Object modeling scripts:
=-=-=-=-=
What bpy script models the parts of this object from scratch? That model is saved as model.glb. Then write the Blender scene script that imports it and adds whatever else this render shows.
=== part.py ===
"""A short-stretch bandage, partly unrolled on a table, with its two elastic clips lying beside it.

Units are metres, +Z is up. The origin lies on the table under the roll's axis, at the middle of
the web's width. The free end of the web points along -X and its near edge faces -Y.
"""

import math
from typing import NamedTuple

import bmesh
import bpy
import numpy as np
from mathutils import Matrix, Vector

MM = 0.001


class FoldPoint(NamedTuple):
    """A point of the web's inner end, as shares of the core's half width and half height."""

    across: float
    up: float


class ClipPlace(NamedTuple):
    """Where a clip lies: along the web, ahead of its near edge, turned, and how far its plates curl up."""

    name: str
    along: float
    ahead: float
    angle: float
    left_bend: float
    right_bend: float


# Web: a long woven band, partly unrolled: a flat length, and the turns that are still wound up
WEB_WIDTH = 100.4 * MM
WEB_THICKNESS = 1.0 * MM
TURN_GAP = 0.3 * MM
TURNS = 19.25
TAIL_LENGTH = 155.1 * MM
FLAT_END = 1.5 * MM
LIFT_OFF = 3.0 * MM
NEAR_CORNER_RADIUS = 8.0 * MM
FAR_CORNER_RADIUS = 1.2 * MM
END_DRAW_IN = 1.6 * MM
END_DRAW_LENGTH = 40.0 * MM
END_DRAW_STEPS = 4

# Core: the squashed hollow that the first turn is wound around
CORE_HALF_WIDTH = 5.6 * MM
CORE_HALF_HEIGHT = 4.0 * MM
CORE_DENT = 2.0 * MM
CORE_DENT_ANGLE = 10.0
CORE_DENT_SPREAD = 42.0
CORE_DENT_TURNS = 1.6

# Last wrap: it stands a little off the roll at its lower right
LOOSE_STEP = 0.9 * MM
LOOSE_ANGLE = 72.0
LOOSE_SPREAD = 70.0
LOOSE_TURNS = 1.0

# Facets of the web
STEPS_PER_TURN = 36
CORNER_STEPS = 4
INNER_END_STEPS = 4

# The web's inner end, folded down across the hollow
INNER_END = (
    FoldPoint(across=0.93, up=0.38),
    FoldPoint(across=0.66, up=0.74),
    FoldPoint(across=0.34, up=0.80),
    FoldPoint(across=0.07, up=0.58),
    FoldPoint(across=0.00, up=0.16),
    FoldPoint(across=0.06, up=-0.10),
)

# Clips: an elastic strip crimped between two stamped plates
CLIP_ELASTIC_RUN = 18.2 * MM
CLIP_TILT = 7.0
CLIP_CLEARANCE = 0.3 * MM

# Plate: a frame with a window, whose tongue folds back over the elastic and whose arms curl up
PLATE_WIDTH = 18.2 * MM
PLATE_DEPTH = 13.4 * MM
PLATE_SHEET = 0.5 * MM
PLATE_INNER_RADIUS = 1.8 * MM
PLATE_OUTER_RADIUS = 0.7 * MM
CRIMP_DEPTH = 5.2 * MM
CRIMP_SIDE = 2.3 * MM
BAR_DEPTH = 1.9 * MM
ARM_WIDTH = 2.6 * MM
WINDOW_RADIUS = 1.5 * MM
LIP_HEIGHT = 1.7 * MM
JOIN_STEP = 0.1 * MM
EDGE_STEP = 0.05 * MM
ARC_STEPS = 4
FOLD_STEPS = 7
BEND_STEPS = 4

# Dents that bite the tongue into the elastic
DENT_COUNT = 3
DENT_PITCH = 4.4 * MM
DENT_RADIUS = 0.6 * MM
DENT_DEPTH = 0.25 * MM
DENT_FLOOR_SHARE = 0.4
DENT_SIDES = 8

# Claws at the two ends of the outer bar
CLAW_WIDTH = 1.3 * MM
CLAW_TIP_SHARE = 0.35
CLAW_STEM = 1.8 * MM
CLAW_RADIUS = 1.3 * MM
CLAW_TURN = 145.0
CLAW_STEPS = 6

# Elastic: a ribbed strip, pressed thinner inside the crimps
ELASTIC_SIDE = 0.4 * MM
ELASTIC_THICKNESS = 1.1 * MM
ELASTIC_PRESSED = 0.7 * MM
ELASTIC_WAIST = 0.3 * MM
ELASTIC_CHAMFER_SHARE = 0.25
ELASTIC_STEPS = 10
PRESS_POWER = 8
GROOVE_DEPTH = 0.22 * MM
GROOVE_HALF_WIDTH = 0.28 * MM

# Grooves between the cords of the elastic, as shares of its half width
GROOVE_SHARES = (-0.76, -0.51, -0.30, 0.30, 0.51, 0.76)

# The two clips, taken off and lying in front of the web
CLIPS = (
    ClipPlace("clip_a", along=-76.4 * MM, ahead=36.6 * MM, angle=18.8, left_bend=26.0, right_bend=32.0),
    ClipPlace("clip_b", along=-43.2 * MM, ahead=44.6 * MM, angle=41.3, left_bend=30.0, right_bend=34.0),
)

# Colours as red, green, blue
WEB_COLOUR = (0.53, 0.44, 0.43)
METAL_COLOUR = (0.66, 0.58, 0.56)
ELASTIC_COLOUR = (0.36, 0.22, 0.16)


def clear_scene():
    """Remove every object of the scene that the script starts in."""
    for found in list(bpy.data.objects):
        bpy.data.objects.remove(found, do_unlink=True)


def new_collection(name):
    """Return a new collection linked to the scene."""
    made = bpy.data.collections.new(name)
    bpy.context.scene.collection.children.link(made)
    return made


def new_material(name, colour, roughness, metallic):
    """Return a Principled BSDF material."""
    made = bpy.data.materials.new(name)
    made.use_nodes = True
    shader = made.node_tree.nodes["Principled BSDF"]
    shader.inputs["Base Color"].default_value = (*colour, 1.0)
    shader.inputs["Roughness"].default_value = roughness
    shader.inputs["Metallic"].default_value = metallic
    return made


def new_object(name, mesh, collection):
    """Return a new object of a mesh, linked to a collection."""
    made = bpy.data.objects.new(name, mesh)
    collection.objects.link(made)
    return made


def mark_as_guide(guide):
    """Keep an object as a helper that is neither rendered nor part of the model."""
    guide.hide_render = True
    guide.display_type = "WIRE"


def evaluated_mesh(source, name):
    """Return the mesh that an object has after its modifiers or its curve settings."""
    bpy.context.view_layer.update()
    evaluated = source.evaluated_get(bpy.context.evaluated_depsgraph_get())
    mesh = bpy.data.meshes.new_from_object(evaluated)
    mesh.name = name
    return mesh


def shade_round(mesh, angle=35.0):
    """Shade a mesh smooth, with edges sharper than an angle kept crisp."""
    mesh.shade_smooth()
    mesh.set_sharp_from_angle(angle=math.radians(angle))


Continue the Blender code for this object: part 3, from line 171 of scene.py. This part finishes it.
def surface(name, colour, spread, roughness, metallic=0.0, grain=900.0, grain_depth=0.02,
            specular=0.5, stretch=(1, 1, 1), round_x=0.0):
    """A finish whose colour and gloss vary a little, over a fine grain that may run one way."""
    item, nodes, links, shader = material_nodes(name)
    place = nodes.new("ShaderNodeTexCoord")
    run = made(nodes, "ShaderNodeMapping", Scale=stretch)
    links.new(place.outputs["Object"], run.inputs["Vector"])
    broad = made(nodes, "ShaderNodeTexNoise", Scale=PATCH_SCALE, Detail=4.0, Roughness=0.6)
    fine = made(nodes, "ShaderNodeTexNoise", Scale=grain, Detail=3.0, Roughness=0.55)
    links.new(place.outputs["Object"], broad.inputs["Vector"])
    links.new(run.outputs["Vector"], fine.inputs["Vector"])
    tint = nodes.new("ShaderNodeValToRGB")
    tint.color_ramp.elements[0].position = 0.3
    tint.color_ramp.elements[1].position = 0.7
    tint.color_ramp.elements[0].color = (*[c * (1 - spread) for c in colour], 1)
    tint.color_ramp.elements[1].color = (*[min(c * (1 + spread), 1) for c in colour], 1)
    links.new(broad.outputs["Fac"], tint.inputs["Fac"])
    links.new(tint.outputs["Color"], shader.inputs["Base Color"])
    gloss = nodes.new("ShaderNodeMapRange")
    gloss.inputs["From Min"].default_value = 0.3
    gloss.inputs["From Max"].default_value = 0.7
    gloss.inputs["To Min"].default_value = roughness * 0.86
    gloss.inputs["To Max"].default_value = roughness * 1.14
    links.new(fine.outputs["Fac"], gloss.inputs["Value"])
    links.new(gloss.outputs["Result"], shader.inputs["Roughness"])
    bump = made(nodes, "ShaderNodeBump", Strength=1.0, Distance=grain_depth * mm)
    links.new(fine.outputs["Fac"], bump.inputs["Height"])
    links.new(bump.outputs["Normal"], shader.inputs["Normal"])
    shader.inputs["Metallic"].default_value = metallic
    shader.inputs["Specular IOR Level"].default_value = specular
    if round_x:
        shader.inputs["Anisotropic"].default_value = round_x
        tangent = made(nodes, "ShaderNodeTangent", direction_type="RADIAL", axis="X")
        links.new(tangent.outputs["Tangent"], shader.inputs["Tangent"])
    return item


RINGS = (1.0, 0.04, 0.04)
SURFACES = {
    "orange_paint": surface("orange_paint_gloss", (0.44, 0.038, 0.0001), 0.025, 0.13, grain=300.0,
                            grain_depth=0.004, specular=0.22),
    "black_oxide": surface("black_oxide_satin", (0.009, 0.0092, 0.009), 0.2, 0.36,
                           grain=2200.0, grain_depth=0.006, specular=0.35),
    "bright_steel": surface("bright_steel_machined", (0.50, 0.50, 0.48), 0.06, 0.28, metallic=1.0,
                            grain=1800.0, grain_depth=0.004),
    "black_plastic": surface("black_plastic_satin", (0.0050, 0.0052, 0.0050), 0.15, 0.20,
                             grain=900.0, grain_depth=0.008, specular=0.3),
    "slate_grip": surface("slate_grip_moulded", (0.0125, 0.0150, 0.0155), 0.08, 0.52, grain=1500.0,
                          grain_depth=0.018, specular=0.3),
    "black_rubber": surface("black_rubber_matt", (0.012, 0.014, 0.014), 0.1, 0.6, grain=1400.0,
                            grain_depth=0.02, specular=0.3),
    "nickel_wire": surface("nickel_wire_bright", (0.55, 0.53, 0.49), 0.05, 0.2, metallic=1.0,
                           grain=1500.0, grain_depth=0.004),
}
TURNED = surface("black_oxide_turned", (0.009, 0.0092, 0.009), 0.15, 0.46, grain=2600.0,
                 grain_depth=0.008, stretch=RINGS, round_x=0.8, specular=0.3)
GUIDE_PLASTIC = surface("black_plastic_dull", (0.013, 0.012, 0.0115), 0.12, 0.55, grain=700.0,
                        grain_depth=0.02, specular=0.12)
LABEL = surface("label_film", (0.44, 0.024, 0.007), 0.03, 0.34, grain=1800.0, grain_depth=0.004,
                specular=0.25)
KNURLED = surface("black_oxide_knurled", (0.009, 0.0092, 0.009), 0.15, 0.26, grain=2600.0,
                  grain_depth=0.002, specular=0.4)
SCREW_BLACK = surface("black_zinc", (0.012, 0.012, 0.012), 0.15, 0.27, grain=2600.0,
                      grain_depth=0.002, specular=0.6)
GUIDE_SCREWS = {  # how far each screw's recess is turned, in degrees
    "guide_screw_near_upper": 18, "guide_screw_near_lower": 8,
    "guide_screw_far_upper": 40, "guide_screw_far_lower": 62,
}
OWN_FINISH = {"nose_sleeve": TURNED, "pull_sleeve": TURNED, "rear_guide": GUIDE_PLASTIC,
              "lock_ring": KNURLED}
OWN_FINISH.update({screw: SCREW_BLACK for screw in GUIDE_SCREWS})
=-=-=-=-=
**REQUEST**: Copy, from the material above, each line in which the string "this" occurs.

**FINISHED ANSWER**:
What bpy script models the parts of this object from scratch? That model is saved as model.glb. Then write the Blender scene script that imports it and adds whatever else this render shows.
Continue the Blender code for this object: part 3, from line 171 of scene.py. This part finishes it.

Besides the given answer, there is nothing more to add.